**Task details:** The lines below are to be quoted exactly, from the first through the one that contains "VECTOR = FreeCAD.Vector".

☆ ☆ ☆ ☆ ☆ ☆ ☆

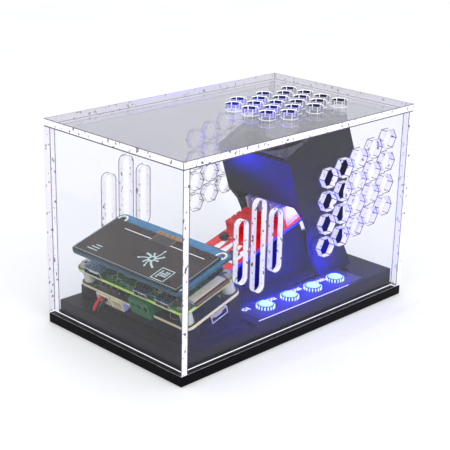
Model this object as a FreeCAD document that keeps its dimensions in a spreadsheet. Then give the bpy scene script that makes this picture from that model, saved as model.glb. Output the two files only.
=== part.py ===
import FreeCAD, Part
import Sketcher
import math
import os
import re

# A cased single board computer with a tilted board stack, a four-button hub, a plug-in
# stick board and a fan hood, under a clear lift-off cover.  Millimetres, +Z up.
# The origin is the bottom centre of the base plate.  X runs along the case, with the
# display end at -X.  The buttons are along the -Y side.

VECTOR = FreeCAD.Vector

# ---------------------------------------------------------------- driving dimensions
SIZES = [
    # case
    ("case_length", 134.0, "outside length of base plate and cover"),
    ("case_width", 80.4, "outside width of base plate and cover"),
    ("case_height", 87.2, "overall height"),
    ("base_thick", 4.2, "base plate thickness"),
    ("panel_thick", 3.0, "clear panel thickness"),
    ("cover_gap", 0.3, "clearance between cover and platform"),
    ("platform_thick", 6.0, "platform thickness at the display end"),
    ("deck_rise", 1.8, "step up from the platform to the deck"),
    ("deck_start", -24.0, "x where the deck begins"),
    ("notch_width", 12.0, "cable notch in the end panel"),
    ("notch_top", 24.0, "height of the notch's upper edge above the table"),
    # vents and slots
    ("vent_flats", 7.6, "hexagon width across flats"),
    ("vent_first_x", 14.4, "first vent column on the long panels"),
    ("vent_first_height", 35.2, "height of the lowest vent of that column"),
    ("vent_column_pitch", 9.25, "column spacing"),
    ("vent_column_rise", 2.45, "each column stands this much higher"),
    ("vent_row_pitch", 9.8, "row spacing"),
    ("lid_vent_flats", 6.0, "hexagon width across flats on the top panel"),
    ("lid_vent_x", 8.4, "first vent column on the top panel"),
    ("lid_vent_pitch_x", 8.0, "column spacing on the top panel"),
    ("lid_vent_pitch_y", 9.7, "row spacing on the top panel"),
    ("slot_centre_x", -26.0, "centre of the three upright slots"),
    ("slot_centre_height", 45.6, "their centre height"),
    ("slot_pitch", 9.6, "slot spacing"),
    ("slot_width", 5.4, "slot width"),
    ("slot_tall", 38.0, "length of the middle slot"),
    ("slot_short", 26.0, "length of the outer slots"),
    # board stack
    ("board_tilt", 17.0, "slope of the board stack in degrees"),
    ("stack_x", -42.45, "x of the stack's datum on the lower board's top face"),
    ("stack_lift", 7.514, "height of the lower board's lowest edge above the platform"),
    ("board_long", 65.0, "board length, across the case"),
    ("board_short", 30.0, "board width, up the slope"),
    ("board_corner", 3.0, "board corner radius"),
    ("board_thick", 1.5, "board thickness"),
    ("hole_inset", 3.5, "mounting hole distance from both edges"),
    ("hole_radius", 1.4, "mounting hole radius"),
    ("lower_gap", 5.7, "gap between lower board and main board"),
    ("upper_gap", 7.7, "gap between main board and display board"),
    ("spacer_radius", 2.5, "spacer outer radius"),
    ("screw_radius", 1.2, "stack screw shank radius"),
    ("screw_head_radius", 2.3, "stack screw head radius"),
    ("screw_head_height", 1.5, "stack screw head height"),
    ("post_size", 6.4, "stand post width"),
    ("bar_wide", 3.0, "stand cross bar width"),
    ("bar_thick", 1.6, "stand bar thickness"),
    ("post_bite", 4.0, "depth of the screw in the post"),
    ("display_long", 61.6, "display panel length"),
    ("display_short", 24.5, "display panel width"),
    ("display_thick", 1.1, "display panel thickness"),
    ("pin_pitch", 2.54, "header pin spacing"),
    ("screw_inset", 8.0, "platform screw distance from the platform's edges"),
    ("floor_screw", 1.25, "platform screw radius"),
    ("floor_head", 2.8, "platform screw head radius"),
    ("inlet_deep", 13.5, "power inlet depth"),
    ("inlet_wide", 9.0, "power inlet width"),
    ("inlet_tall", 10.5, "power inlet height"),
    ("inlet_centre", 5.6, "power inlet bore height above the deck"),
    ("inlet_bore", 3.2, "power inlet bore radius"),
    ("inlet_pin", 1.0, "power inlet centre pin radius"),
    # ports and connectors on the boards
    ("port_proud", 0.8, "how far a port stands past its board's edge"),
    ("shell_wall", 0.45, "port shell thickness"),
    ("tongue_thick", 0.6, "contact tongue thickness in a port"),
    ("hdmi_place", 12.4, "mini HDMI centre from the board's end"),
    ("hdmi_deep", 7.6, "mini HDMI depth"),
    ("hdmi_wide", 11.2, "mini HDMI width"),
    ("hdmi_tall", 3.2, "mini HDMI height"),
    ("usb_place", 41.4, "first micro USB centre from the board's end"),
    ("usb_spacing", 12.6, "micro USB spacing"),
    ("usb_deep", 5.6, "micro USB depth"),
    ("usb_wide", 7.8, "micro USB width"),
    ("usb_tall", 2.6, "micro USB height"),
    ("usb_c_deep", 7.3, "USB-C depth"),
    ("usb_c_wide", 8.9, "USB-C width"),
    ("usb_c_tall", 3.2, "USB-C height"),
    ("camera_long", 17.0, "camera connector length"),
    ("camera_deep", 4.0, "camera connector depth"),
    ("camera_tall", 1.9, "camera connector height"),
    ("card_wide", 11.0, "memory card width"),
    ("card_long", 13.0, "memory card length"),
    ("card_thick", 0.65, "memory card thickness"),
    ("processor_side", 11.0, "processor side"),
    ("processor_tall", 1.3, "processor height"),
    ("shield_long", 9.5, "radio shield length"),
    ("shield_wide", 8.5, "radio shield width"),
    ("shield_tall", 1.4, "radio shield height"),
    ("terminal_y", -13.4, "terminal block's edge across the case"),
    ("terminal_wide", 11.6, "terminal block width"),
    ("terminal_deep", 6.4, "terminal block depth on the board"),
    ("terminal_bore", 1.1, "terminal hole radius"),
    ("terminal_lip", 1.8, "terminal block overhang"),
    ("connector_wall", 0.8, "battery connector wall"),
    # hub
    ("hub_x", 12.7, "x of the hub centre"),
    ("hub_y", -28.4, "y of the hub centre"),
    ("hub_length", 66.0, "hub length"),
    ("hub_width", 14.0, "hub width"),
    ("hub_gap", 0.25, "clearance round the hub in its pocket"),
    ("hub_floor", 1.2, "platform left under the hub"),
    ("hub_wall", 1.4, "hub shell wall"),
    ("button_pitch", 14.7, "button spacing"),
    ("button_y", -28.6, "y of the button row"),
    ("button_radius", 3.5, "button radius"),
    ("button_gap", 0.2, "clearance round a button"),
    ("button_proud", 2.5, "button height above the hub lid"),
    ("button_flange", 0.9, "flange wider than the button by this"),
    # plug-in stick
    ("stick_tilt", 16.3, "slope of the stick board in degrees"),
    ("stick_x", 5.0, "x of the stick's datum on its top face"),
    ("stick_height", 29.9, "height of that datum"),
    ("stick_width", 24.0, "stick board width"),
    ("stick_low", 28.0, "stick board length below the datum"),
    ("stick_high", 32.0, "stick board length above the datum"),
    ("stick_thick", 1.6, "stick board thickness"),
    ("spreader_start", 3.5, "lower end of the red heat spreader"),
    ("spreader_thick", 4.0, "heat spreader thickness"),
    ("sink_start", 17.0, "lower end of the finned heat sink"),
    ("sink_length", 14.0, "finned heat sink length"),
    ("sink_height", 9.4, "finned heat sink height"),
    ("fin_thick", 0.9, "fin thickness"),
    ("cradle_width", 21.0, "cradle width"),
    ("cradle_foot_x", 40.3, "upper end of the cradle's foot"),
    ("cradle_knee_x", 35.6, "x where the cradle's end face bends"),
    ("cradle_knee_height", 24.7, "height of that bend"),
    ("cradle_top_x", 28.4, "upper end of the cradle under the stick"),
    # fan and hood
    ("fan_tilt", 24.0, "slope of the fan in degrees"),
    ("hood_x", 10.7, "x of the hood's lower rim edge"),
    ("hood_lid_gap", 1.32, "room between the hood's highest edge and the top panel"),
    ("hood_side", 3.0, "hood side thickness"),
    ("hood_wall", 1.6, "hood sloping wall thickness"),
    ("rim_border", 1.9, "rim between fan and hood edge"),
    ("fan_size", 35.0, "fan frame side"),
    ("fan_depth", 10.0, "fan frame depth"),
    ("fan_rim", 0.8, "fan frame left beside its opening"),
    ("fan_hole_inset", 3.0, "fan screw distance from the frame's sides"),
    ("fan_screw", 1.3, "fan screw radius"),
    ("fan_gap", 0.2, "clearance round the fan frame"),
    ("rotor_gap", 0.7, "clearance between the blades and the opening"),
    ("rotor_hub", 9.0, "rotor hub radius"),
    ("face_run", 7.3, "hood front face: run from its top to its bottom edge"),
    ("face_drop", 21.6, "hood front face: drop from its top to its bottom edge"),
    ("waist_run", 15.5, "leg front edge: run to the waist"),
    ("waist_drop", 33.1, "leg front edge: drop to the waist"),
    ("shoulder_reach", 7.55, "hood back: run from the rim to the shoulder"),
    ("shoulder_drop", 3.0, "hood back: drop to the shoulder"),
    ("back_reach", 1.15, "hood back: run from the rim to its bottom edge"),
    ("back_drop", 19.0, "hood back: drop to its bottom edge"),
    ("foot_run", 23.1, "run to the front of a foot"),
    ("foot_length", 19.4, "length of a foot along the case"),
    ("ankle_run", 4.9, "leg front edge: run from the ankle to the foot"),
    ("ankle_rise", 8.0, "height of the ankle above the deck"),
    ("heel_run", 2.0, "foot end beyond the leg's back edge"),
    ("heel_rise", 4.0, "height of the heel's bend above the deck"),
    ("calf_rise", 13.0, "height above the deck where the leg's back edge turns"),
    ("throat_run", 5.4, "leg front edge: run of the short bend below the face"),
    ("throat_drop", 6.0, "leg front edge: drop of that bend"),
    ("ledge_width", 6.0, "ledge under the fan"),
    ("ledge_thick", 2.0, "ledge thickness"),
    ("tenon_depth", 3.0, "hood foot depth in the deck"),
    ("foot_gap", 0.15, "clearance round a hood foot"),
    # leads
    ("lead_radius", 0.65, "supply lead radius"),
    ("lead_spread", 1.3, "supply lead offset from the connector's middle"),
    ("lead_hole_x", -60.0, "x of the lead holes in the platform"),
    ("lead_hole_depth", 4.0, "depth of those holes"),
    ("connector_y", 14.2, "first battery connector's edge"),
    ("connector_wide", 7.8, "battery connector width"),
    ("connector_tall", 4.2, "battery connector height"),
    ("connector_deep", 7.0, "battery connector depth"),
    ("connector_pitch", 8.6, "battery connector spacing"),
]

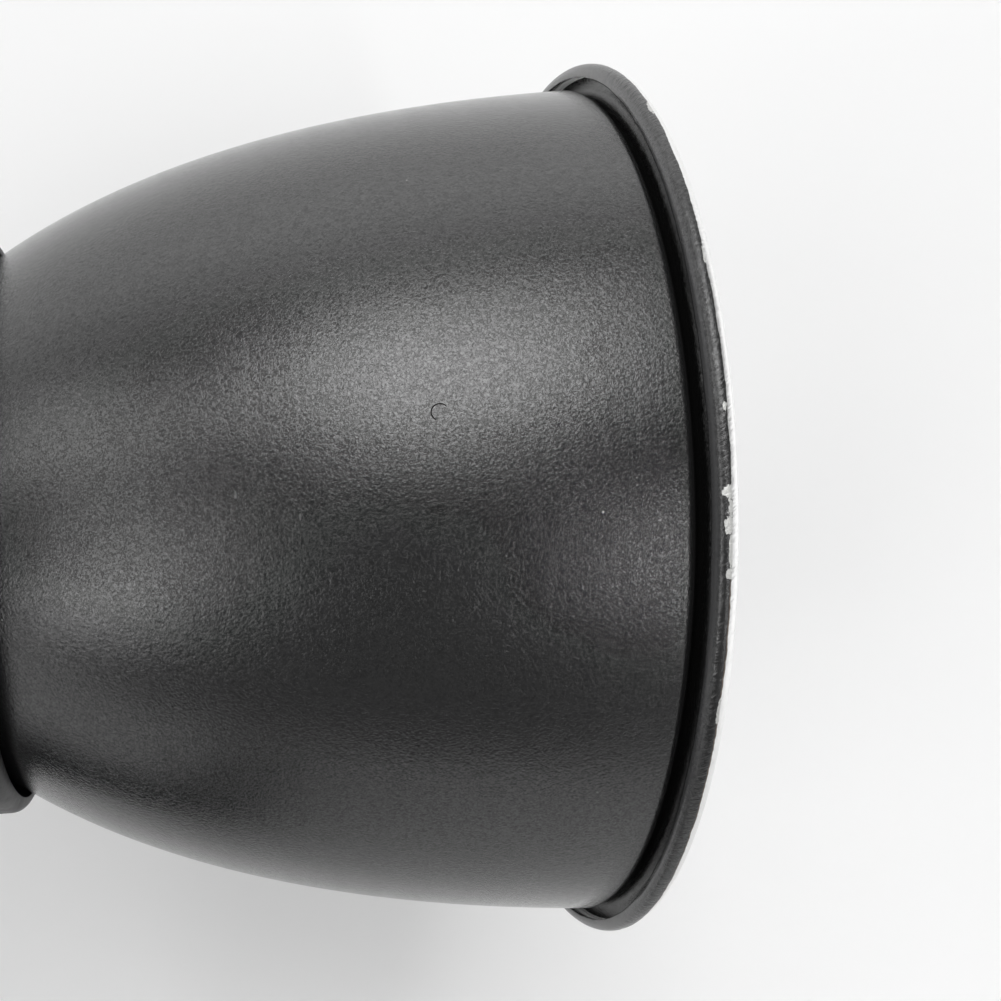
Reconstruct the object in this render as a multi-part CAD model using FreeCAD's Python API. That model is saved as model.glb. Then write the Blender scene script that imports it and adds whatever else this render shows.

☆ ☆ ☆ ☆ ☆ ☆ ☆

**Task solution:**
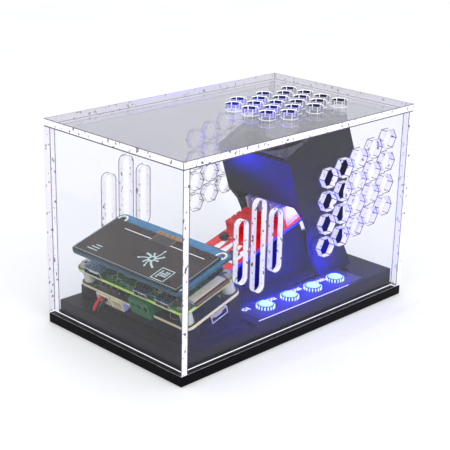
Model this object as a FreeCAD document that keeps its dimensions in a spreadsheet. Then give the bpy scene script that makes this picture from that model, saved as model.glb. Output the two files only.
=== part.py ===
import FreeCAD, Part
import Sketcher
import math
import os
import re

# A cased single board computer with a tilted board stack, a four-button hub, a plug-in
# stick board and a fan hood, under a clear lift-off cover.  Millimetres, +Z up.
# The origin is the bottom centre of the base plate.  X runs along the case, with the
# display end at -X.  The buttons are along the -Y side.

VECTOR = FreeCAD.Vector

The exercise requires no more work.